Most of the residents had fled, but Myers and Ellis encountered a woman standing on a second-story deck spraying down her roof with a garden hose.

“She said, ‘I’m not going anywhere. I’m going to save my home,’ “ Ellis said, “and her home was standing.”

Ellis had earlier responded to the fire in Colfax, which prompted an all-units call from surrounding fire stations. As a result, Malden units were fighting the fire in Colfax when dispatchers started calling out a field fire near Rosalia.

Pushed by winds, the fire raced up a canyon between the small towns before taking out Malden and most of Pine City.

“Everybody was sucked into Colfax, and then boom this fire comes out of Rosalia,” Ellis said. “I’ve never seen anything like it.”

Larry Pitner, a retired welder who has lived in the Malden area for 25 years, recalled his wife shouting, “We gotta go! We gotta go! We gotta go!” as the flames closed in from the north. He said he prayed for the best as they evacuated, but he could hardly believe it when he returned late Monday to find their house and yard had been spared.

“We thought our house would be gone when that fire was here,” Pitner said.

Pitner said several relatives who live in the area were not so fortunate and lost their homes. His niece and nephew also lost tens of thousands of dollars in equipment for a duck egg laying operation on the land across the street from Pitner’s home, he said.

Myers urged those displaced by the fire to call the Red Cross at (509) 670-5331 for assistance with lodging, food and other necessities.

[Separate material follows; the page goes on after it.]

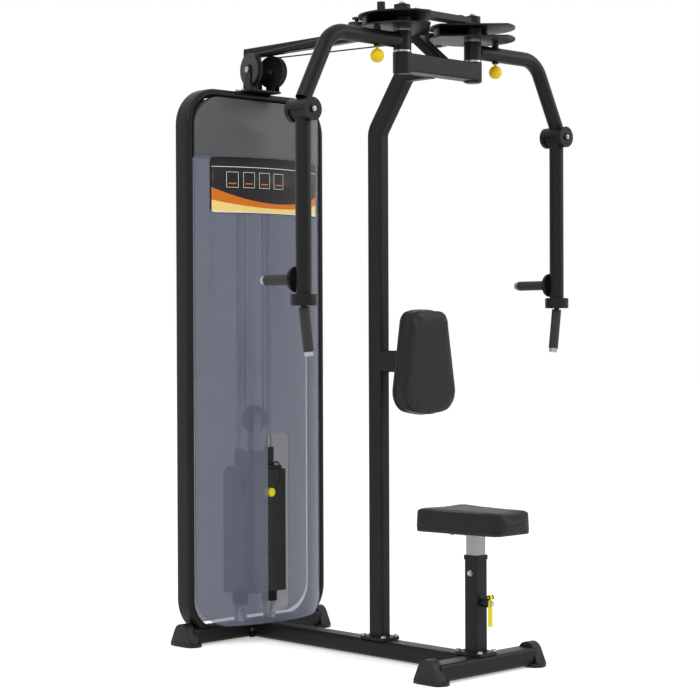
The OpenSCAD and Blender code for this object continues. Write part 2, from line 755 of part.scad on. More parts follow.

Malden, which sits about 7 miles west of Rosalia and U.S. Highway 295, was once a prosperous and fast-growing community, starting in 1909 when the Chicago, Milwaukee and St. Paul Railway built a depot and roundhouse there to serve as headquarters for its Columbia Division, according to spokanehistorical.org. By 1920, the town counted more than 1,000 residents.

Those boom times were short-lived, however, as the railroad soon began pulling operations out of Malden. By 1930, the town was home to only 375 residents.